Records for the task.
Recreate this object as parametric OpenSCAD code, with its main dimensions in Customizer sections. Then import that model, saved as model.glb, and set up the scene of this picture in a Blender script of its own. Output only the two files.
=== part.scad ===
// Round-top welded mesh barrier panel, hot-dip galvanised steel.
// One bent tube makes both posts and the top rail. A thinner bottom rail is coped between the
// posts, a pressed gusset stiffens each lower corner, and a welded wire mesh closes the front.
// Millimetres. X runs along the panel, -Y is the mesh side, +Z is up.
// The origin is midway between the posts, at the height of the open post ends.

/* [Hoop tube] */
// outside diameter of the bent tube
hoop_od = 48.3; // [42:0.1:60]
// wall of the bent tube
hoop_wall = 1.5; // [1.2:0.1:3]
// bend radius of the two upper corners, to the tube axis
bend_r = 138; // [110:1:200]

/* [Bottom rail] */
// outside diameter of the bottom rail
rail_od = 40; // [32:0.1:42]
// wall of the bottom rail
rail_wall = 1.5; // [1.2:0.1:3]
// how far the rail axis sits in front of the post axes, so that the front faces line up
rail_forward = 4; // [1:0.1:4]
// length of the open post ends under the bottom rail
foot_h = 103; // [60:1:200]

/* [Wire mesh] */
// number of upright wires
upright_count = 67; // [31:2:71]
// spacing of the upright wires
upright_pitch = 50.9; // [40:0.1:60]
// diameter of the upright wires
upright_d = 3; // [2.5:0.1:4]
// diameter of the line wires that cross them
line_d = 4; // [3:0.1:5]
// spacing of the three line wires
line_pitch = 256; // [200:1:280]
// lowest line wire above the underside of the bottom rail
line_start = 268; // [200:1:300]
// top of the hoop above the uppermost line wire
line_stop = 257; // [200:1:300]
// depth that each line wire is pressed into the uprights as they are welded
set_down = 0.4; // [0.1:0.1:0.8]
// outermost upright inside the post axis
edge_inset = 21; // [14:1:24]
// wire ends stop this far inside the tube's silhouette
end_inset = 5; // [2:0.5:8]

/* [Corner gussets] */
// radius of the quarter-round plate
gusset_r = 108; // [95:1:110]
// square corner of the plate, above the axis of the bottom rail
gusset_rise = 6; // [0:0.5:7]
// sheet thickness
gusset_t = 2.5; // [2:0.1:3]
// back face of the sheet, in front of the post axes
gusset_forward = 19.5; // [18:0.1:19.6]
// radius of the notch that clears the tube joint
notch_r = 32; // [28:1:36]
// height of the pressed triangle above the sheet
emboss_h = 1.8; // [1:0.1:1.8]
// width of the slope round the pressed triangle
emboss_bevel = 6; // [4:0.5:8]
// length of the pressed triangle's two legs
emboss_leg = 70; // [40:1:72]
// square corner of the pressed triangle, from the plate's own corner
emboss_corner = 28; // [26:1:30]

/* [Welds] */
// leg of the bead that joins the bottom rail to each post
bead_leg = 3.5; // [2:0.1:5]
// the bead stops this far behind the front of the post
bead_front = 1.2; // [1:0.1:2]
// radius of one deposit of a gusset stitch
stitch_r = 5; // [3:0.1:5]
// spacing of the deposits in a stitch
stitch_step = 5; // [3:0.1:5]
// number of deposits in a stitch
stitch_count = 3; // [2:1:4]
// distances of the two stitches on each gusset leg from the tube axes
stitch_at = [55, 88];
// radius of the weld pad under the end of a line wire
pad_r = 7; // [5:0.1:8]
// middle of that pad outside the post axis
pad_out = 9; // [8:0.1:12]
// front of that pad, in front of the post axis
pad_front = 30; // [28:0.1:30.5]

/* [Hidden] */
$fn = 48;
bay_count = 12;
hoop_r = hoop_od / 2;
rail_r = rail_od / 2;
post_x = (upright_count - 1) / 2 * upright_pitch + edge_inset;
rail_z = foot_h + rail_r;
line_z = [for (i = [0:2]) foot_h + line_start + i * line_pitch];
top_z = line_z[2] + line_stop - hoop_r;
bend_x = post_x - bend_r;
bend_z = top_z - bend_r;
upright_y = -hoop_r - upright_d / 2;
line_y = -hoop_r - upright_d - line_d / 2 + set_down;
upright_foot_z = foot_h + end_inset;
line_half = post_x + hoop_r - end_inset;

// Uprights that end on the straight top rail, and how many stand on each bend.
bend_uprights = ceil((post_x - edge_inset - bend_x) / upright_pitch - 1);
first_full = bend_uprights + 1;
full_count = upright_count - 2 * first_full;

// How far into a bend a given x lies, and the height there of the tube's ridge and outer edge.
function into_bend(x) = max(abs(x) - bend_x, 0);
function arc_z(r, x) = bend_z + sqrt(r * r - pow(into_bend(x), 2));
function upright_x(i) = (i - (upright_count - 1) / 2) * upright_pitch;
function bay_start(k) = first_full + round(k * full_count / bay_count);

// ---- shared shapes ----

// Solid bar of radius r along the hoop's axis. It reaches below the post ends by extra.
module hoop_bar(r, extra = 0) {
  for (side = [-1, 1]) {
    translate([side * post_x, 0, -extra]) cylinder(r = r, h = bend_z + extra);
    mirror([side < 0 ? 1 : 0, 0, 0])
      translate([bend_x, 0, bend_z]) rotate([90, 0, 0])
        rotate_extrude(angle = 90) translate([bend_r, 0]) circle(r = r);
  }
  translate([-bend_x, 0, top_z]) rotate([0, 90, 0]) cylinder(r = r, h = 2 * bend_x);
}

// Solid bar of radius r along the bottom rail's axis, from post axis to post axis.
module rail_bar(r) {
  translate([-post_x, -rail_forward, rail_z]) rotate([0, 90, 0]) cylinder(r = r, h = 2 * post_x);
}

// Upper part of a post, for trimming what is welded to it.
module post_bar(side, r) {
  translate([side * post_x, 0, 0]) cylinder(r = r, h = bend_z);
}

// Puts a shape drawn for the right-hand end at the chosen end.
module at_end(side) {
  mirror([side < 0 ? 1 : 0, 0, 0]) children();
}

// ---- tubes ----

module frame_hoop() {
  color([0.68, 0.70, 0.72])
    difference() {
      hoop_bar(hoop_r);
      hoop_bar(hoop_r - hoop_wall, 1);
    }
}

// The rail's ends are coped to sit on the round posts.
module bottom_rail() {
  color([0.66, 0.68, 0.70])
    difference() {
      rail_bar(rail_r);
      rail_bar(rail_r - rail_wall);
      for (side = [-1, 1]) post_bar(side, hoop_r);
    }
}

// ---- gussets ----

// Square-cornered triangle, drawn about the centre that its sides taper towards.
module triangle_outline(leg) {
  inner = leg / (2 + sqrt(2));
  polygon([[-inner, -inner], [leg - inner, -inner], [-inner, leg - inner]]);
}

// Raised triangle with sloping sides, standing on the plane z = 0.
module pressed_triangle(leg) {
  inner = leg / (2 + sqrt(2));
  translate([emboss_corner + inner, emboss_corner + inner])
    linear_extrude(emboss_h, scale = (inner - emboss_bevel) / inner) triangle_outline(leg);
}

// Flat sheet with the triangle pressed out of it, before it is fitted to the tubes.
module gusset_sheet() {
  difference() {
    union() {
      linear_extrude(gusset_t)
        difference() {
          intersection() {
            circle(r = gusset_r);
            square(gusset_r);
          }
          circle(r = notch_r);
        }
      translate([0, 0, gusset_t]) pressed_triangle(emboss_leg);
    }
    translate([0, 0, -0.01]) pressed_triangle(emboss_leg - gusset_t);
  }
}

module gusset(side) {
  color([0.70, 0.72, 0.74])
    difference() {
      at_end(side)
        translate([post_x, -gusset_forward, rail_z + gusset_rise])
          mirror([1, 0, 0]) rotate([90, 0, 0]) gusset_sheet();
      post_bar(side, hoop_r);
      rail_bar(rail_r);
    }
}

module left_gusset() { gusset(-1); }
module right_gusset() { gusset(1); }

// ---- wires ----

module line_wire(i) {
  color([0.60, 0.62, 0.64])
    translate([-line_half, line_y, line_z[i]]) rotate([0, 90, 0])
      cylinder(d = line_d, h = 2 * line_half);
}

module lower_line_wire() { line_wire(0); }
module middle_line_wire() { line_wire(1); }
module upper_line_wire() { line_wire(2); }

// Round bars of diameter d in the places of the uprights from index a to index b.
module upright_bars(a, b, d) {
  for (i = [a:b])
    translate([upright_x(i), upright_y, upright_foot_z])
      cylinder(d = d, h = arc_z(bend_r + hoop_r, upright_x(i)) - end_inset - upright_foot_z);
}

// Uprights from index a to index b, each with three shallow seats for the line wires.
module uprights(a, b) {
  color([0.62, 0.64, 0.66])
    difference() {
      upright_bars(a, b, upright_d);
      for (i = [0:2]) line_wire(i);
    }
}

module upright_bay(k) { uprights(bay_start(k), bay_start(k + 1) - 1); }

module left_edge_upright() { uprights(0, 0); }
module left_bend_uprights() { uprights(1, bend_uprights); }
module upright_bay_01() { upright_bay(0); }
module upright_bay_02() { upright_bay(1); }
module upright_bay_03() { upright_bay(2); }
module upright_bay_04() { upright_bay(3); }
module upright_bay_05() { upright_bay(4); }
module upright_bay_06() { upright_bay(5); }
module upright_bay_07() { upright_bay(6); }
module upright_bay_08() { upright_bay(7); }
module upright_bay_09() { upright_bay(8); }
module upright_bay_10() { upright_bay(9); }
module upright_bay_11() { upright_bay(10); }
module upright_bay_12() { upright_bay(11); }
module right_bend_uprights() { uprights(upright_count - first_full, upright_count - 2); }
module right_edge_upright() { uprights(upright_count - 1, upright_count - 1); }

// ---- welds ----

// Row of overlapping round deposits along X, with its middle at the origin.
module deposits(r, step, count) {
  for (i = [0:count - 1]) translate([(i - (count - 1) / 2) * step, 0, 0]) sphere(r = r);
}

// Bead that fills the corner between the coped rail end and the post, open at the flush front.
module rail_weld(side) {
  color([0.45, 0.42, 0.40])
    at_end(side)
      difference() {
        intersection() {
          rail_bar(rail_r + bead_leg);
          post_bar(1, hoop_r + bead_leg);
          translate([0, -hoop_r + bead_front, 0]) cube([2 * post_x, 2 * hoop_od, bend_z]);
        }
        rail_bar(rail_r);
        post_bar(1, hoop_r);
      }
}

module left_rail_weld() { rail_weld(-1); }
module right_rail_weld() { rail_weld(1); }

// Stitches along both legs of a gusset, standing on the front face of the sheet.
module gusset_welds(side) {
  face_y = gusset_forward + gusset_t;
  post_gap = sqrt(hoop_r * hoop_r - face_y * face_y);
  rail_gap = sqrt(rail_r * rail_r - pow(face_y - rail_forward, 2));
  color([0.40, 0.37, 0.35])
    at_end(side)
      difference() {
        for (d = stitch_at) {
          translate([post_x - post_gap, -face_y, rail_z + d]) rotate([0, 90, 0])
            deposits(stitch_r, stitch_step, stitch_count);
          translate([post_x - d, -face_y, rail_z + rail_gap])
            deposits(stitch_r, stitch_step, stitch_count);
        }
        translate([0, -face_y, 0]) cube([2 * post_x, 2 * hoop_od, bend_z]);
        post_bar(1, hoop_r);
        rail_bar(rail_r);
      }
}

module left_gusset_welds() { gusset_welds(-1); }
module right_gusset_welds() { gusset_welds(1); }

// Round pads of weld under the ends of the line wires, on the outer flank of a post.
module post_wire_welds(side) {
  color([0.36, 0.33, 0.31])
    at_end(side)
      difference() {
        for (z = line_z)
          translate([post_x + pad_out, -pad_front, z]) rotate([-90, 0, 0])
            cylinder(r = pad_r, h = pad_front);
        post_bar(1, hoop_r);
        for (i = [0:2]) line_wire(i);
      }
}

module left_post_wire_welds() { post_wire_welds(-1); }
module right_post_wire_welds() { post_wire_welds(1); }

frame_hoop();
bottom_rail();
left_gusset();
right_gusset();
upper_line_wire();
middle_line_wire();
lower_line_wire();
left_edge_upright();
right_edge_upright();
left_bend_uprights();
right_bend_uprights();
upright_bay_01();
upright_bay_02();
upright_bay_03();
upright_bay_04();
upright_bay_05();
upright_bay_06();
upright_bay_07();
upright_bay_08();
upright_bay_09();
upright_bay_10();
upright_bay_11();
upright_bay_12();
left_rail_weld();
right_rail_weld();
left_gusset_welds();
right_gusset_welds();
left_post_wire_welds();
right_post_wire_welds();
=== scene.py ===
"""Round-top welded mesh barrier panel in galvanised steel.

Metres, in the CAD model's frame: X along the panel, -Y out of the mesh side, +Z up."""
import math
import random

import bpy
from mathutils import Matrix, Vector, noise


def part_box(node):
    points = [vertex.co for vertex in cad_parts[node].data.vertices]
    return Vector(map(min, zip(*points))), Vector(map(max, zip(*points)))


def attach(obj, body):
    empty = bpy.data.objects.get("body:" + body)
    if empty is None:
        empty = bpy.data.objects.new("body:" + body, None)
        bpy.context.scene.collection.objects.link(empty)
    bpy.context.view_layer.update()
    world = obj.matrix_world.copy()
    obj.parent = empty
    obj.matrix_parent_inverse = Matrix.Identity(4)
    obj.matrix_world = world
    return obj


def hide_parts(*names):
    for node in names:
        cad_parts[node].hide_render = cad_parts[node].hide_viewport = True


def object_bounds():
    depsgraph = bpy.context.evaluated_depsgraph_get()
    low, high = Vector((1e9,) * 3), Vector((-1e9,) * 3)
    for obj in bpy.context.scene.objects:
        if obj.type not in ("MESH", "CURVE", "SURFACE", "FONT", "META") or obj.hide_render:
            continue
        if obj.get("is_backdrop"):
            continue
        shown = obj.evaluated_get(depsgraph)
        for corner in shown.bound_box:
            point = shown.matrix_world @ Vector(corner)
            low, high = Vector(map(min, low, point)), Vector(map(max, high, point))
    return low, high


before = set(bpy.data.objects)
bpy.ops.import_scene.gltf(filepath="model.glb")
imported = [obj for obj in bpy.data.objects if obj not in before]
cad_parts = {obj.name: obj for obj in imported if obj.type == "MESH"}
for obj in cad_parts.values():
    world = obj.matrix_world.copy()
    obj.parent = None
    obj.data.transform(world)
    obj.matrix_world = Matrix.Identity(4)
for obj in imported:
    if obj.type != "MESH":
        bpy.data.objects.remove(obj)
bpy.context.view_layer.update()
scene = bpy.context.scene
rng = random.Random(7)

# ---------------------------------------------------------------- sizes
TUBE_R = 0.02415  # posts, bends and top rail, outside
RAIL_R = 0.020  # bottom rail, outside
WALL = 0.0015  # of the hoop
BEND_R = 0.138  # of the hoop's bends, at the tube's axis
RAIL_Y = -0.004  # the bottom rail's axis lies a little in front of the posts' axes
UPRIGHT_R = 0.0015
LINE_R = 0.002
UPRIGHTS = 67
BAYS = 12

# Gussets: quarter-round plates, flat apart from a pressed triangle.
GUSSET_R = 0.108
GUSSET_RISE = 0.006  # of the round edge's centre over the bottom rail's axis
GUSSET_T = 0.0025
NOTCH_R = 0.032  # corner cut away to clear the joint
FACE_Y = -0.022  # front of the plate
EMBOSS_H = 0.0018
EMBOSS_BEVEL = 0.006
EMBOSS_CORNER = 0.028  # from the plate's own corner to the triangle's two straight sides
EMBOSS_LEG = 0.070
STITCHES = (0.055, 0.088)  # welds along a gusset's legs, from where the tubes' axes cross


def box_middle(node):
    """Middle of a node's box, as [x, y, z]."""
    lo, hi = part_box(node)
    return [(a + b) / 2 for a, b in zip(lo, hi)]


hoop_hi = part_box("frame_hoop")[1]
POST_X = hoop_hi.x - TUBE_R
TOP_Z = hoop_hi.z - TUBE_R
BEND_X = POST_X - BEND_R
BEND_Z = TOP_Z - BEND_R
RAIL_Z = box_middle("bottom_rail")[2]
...
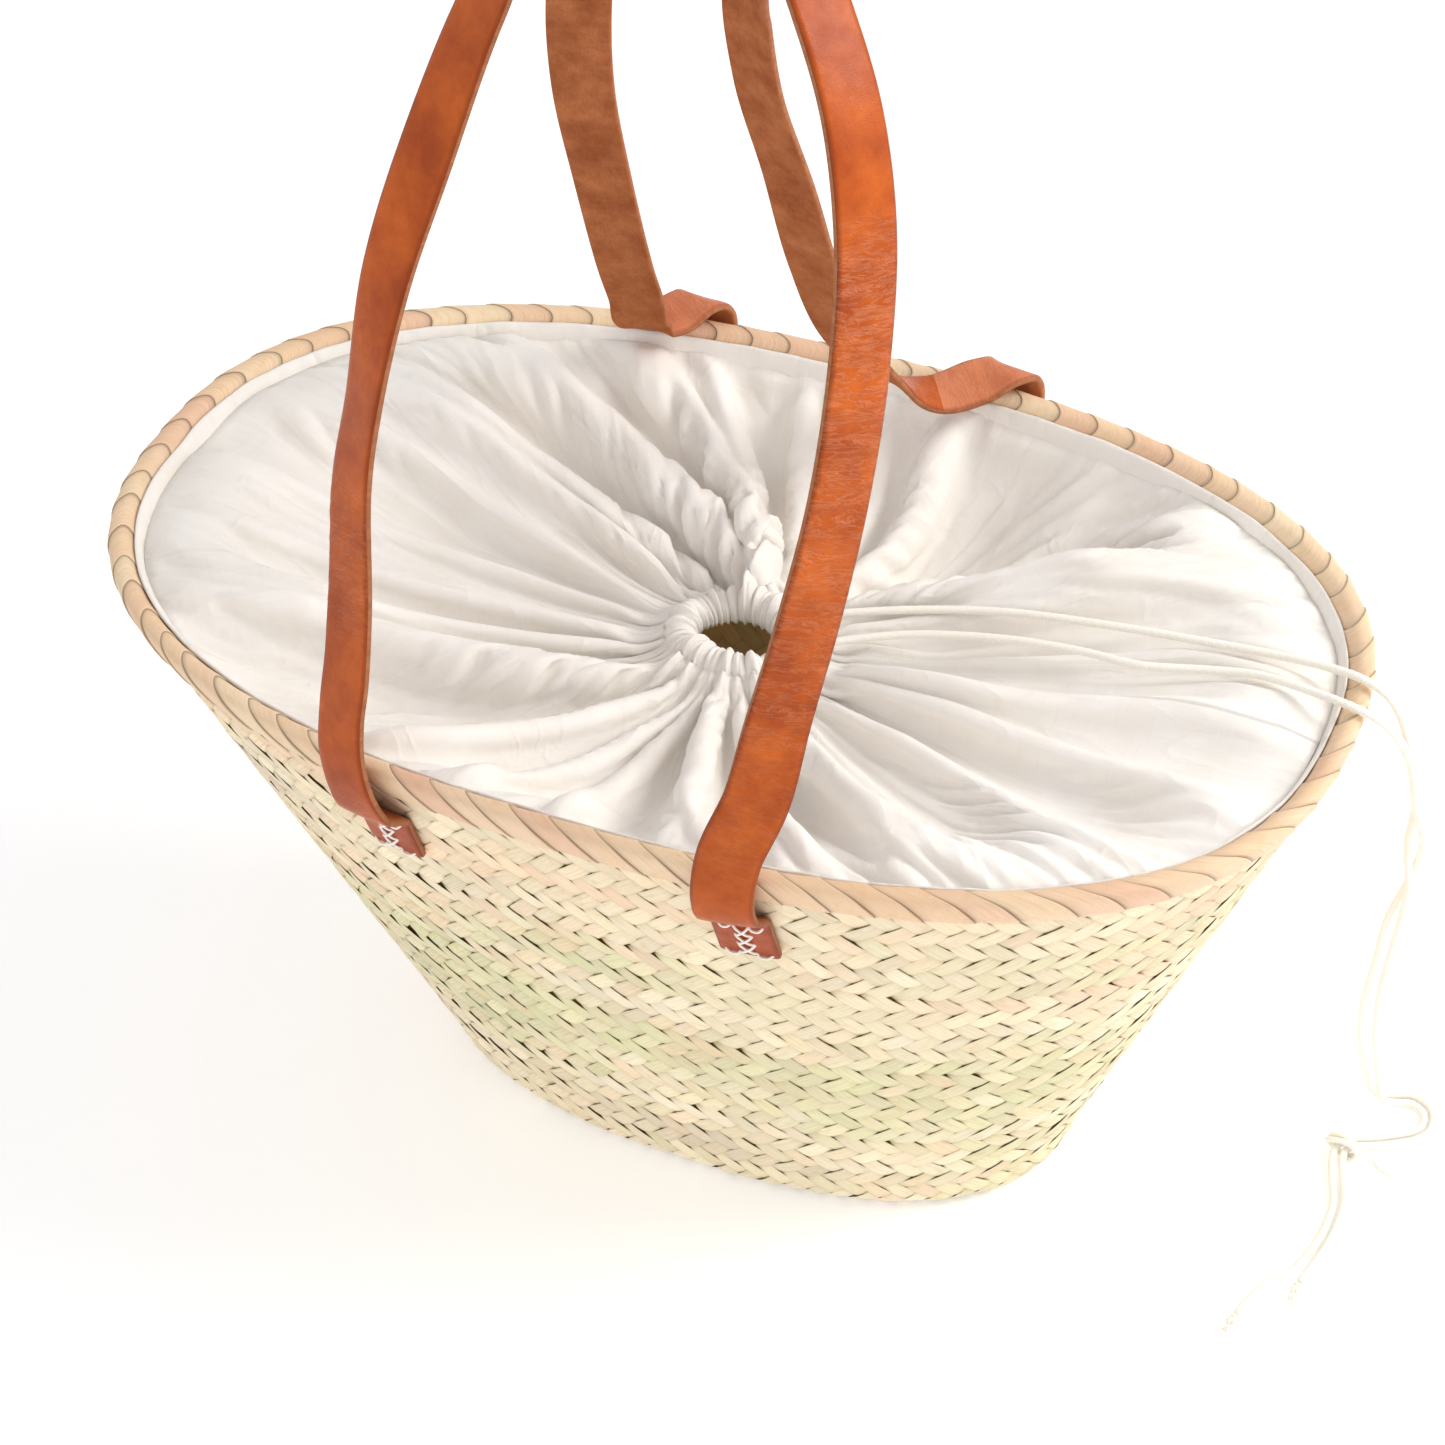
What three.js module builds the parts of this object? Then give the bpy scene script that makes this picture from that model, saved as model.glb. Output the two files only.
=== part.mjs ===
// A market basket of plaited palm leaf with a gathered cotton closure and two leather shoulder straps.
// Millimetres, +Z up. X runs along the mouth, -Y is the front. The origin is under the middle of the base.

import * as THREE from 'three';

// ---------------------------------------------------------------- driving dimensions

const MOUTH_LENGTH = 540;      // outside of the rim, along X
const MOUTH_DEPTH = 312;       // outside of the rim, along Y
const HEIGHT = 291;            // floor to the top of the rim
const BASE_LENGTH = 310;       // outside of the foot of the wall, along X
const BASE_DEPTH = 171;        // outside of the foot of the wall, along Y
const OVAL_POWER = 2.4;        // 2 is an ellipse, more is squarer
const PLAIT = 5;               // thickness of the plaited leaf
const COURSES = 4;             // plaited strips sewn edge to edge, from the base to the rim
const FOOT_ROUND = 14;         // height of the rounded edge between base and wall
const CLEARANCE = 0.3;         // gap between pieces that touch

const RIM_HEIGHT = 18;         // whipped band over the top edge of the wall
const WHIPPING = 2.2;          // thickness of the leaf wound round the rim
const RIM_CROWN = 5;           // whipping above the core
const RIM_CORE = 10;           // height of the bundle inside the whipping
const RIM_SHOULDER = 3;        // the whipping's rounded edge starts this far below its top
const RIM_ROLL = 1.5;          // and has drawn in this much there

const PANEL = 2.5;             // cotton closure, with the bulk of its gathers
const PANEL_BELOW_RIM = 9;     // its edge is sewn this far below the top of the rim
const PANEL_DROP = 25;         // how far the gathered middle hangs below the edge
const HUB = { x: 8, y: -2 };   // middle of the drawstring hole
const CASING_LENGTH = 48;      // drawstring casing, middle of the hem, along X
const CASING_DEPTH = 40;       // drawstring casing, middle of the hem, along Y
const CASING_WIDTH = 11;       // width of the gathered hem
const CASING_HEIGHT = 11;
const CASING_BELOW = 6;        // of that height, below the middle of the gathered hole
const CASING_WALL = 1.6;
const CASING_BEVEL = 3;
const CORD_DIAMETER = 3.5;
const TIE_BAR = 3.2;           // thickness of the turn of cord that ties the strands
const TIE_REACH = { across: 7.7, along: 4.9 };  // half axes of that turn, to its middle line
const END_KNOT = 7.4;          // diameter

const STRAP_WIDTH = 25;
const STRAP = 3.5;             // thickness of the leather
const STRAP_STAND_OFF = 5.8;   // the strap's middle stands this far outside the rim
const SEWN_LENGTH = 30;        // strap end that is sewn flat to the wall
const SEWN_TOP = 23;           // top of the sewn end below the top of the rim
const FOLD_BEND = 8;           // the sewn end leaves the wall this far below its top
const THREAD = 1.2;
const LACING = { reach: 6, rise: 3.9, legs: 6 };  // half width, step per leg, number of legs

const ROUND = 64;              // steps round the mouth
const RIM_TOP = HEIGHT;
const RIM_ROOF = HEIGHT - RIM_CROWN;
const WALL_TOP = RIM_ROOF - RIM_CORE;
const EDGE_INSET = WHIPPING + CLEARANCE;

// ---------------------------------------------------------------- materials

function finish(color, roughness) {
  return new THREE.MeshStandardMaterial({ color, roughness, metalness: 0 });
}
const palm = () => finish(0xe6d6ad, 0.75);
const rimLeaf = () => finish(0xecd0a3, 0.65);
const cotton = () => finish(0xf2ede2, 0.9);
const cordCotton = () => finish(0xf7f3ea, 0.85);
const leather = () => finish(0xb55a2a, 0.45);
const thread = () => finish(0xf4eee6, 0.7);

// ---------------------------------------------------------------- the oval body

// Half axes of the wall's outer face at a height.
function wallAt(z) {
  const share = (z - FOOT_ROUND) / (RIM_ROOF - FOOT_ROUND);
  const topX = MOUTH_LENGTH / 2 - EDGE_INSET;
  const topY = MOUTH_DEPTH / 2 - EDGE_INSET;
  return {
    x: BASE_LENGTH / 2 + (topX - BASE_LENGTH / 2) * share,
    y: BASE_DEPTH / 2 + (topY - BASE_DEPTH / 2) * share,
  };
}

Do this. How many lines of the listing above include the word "model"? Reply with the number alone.

Task output. 4